● **Data section**

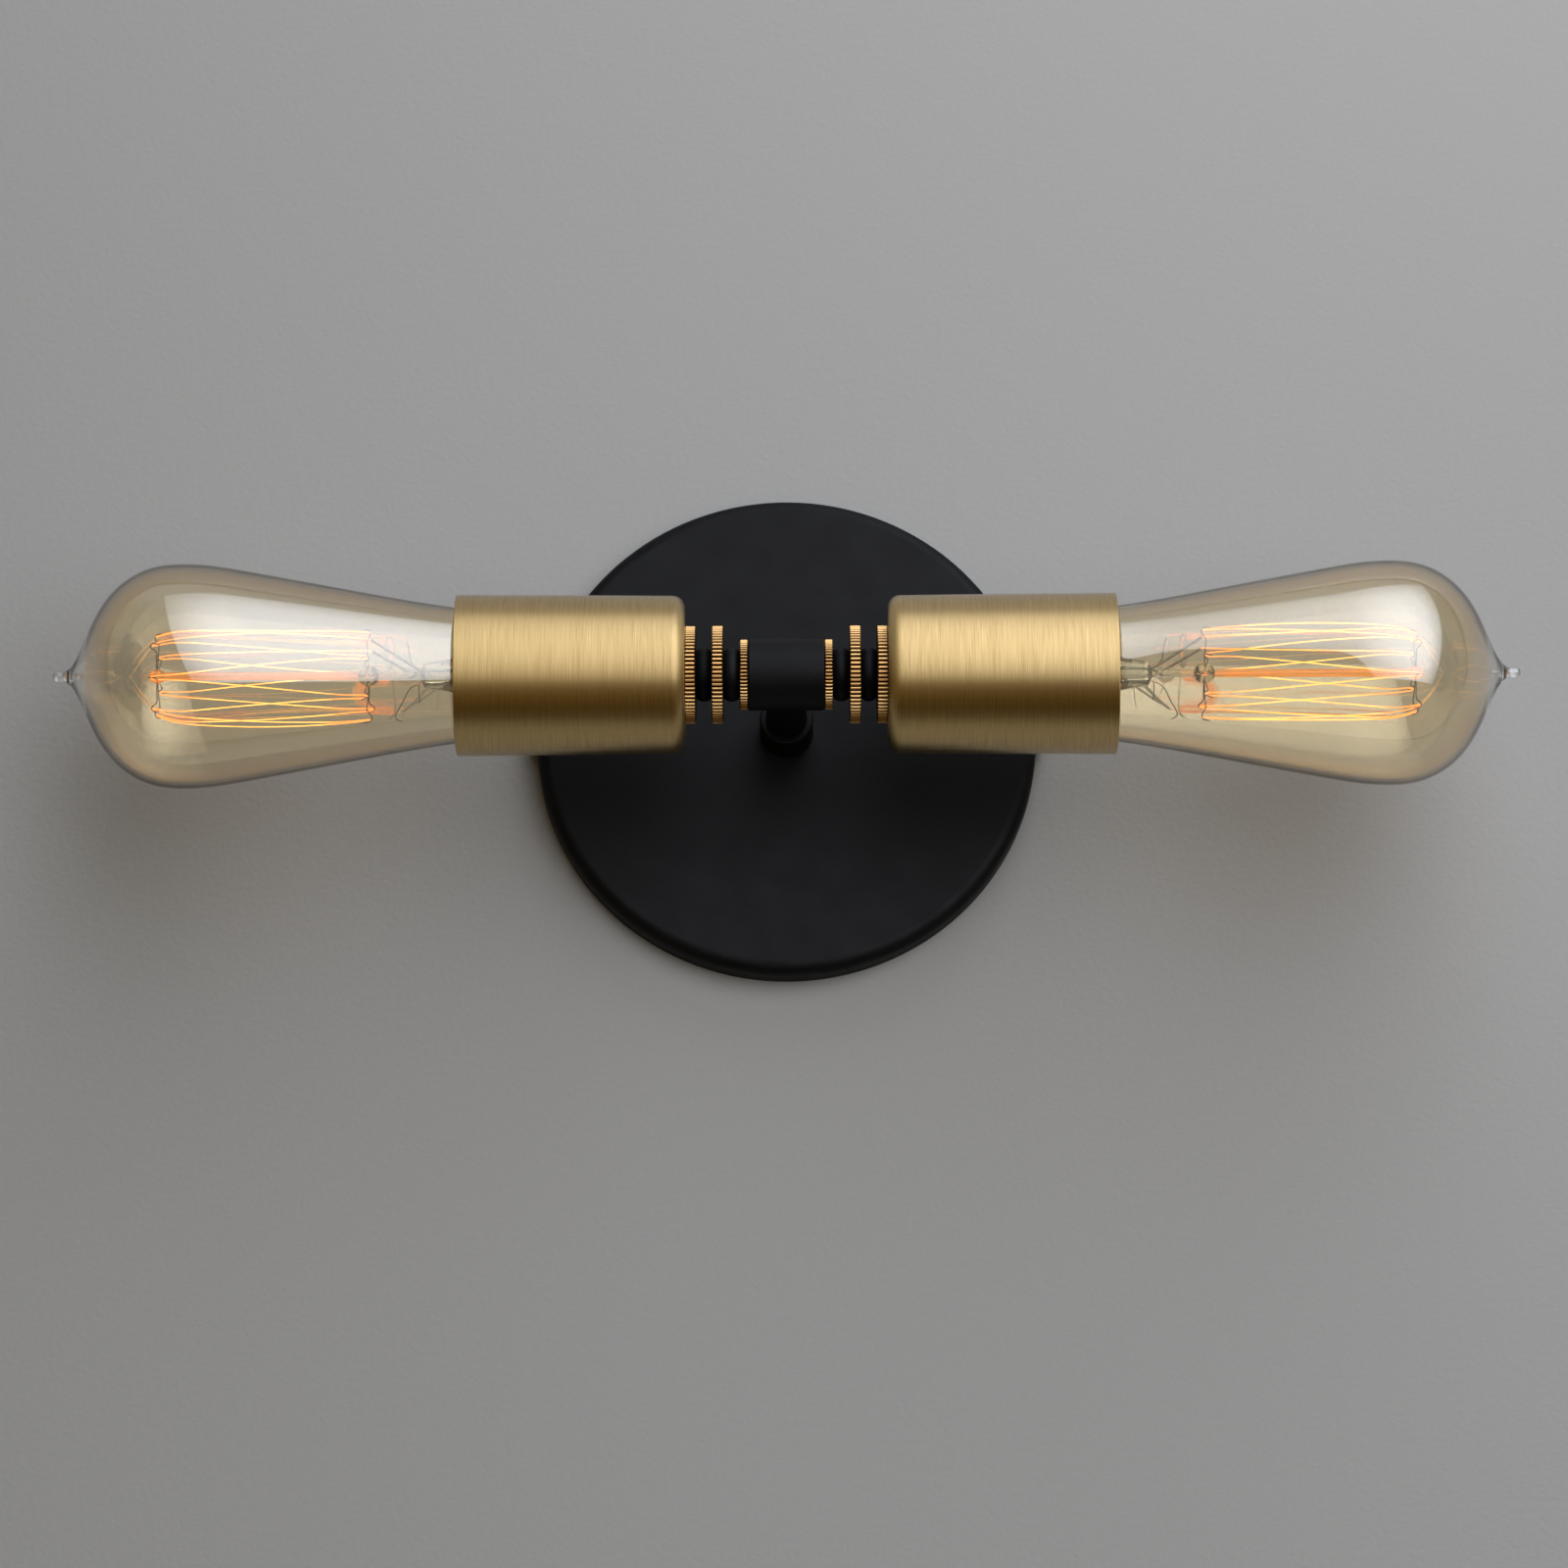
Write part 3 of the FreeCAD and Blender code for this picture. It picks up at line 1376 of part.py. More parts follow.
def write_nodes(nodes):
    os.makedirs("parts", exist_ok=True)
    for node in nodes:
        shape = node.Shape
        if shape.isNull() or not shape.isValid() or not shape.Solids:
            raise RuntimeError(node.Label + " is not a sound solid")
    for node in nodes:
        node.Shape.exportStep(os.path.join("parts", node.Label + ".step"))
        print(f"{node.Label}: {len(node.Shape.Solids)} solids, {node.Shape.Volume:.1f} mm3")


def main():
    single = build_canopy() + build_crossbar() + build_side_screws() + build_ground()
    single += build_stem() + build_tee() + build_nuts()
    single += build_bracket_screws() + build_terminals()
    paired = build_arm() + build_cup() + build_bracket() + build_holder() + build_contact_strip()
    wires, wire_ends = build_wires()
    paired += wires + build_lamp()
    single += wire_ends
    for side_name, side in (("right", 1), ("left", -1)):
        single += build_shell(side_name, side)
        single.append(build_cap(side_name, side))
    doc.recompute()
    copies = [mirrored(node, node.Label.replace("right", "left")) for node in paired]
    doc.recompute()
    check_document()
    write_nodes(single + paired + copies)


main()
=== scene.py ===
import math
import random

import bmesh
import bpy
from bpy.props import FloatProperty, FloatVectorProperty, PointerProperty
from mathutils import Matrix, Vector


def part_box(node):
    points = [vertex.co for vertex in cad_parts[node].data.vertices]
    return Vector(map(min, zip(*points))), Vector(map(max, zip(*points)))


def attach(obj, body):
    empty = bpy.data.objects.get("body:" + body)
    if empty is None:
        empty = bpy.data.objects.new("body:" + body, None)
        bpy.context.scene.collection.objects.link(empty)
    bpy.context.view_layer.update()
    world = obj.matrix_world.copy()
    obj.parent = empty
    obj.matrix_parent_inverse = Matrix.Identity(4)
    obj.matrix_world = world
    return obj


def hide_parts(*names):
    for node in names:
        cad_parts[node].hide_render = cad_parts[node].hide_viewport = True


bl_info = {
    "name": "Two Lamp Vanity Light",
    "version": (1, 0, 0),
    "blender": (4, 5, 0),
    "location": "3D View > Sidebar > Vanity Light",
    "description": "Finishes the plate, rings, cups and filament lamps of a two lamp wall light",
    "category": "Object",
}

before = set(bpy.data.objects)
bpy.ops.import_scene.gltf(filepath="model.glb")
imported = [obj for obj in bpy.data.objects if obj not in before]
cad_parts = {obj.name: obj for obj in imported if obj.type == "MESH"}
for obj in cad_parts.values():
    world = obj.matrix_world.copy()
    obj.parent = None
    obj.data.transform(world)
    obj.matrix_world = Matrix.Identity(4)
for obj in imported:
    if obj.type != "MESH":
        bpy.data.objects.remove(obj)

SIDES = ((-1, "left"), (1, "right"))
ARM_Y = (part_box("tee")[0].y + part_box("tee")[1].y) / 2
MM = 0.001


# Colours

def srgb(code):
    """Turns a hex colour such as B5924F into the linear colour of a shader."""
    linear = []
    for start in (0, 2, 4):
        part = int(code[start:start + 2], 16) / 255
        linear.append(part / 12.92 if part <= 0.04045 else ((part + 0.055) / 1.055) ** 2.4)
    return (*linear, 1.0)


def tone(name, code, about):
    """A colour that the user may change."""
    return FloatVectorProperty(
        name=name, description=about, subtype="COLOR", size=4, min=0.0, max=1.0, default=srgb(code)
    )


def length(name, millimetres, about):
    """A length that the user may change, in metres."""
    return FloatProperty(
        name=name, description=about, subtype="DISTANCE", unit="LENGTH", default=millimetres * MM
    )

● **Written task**
Reproduce, without alteration, solely the lines beginning at the line that includes "single += build_bracket_screws()" and ending at the line that includes "if empty is", both lines included.

● **Task answer**
    single += build_bracket_screws() + build_terminals()
    paired = build_arm() + build_cup() + build_bracket() + build_holder() + build_contact_strip()
    wires, wire_ends = build_wires()
    paired += wires + build_lamp()
    single += wire_ends
    for side_name, side in (("right", 1), ("left", -1)):
        single += build_shell(side_name, side)
        single.append(build_cap(side_name, side))
    doc.recompute()
    copies = [mirrored(node, node.Label.replace("right", "left")) for node in paired]
    doc.recompute()
    check_document()
    write_nodes(single + paired + copies)


main()
=== scene.py ===
import math
import random

import bmesh
import bpy
from bpy.props import FloatProperty, FloatVectorProperty, PointerProperty
from mathutils import Matrix, Vector


def part_box(node):
    points = [vertex.co for vertex in cad_parts[node].data.vertices]
    return Vector(map(min, zip(*points))), Vector(map(max, zip(*points)))


def attach(obj, body):
    empty = bpy.data.objects.get("body:" + body)
    if empty is None:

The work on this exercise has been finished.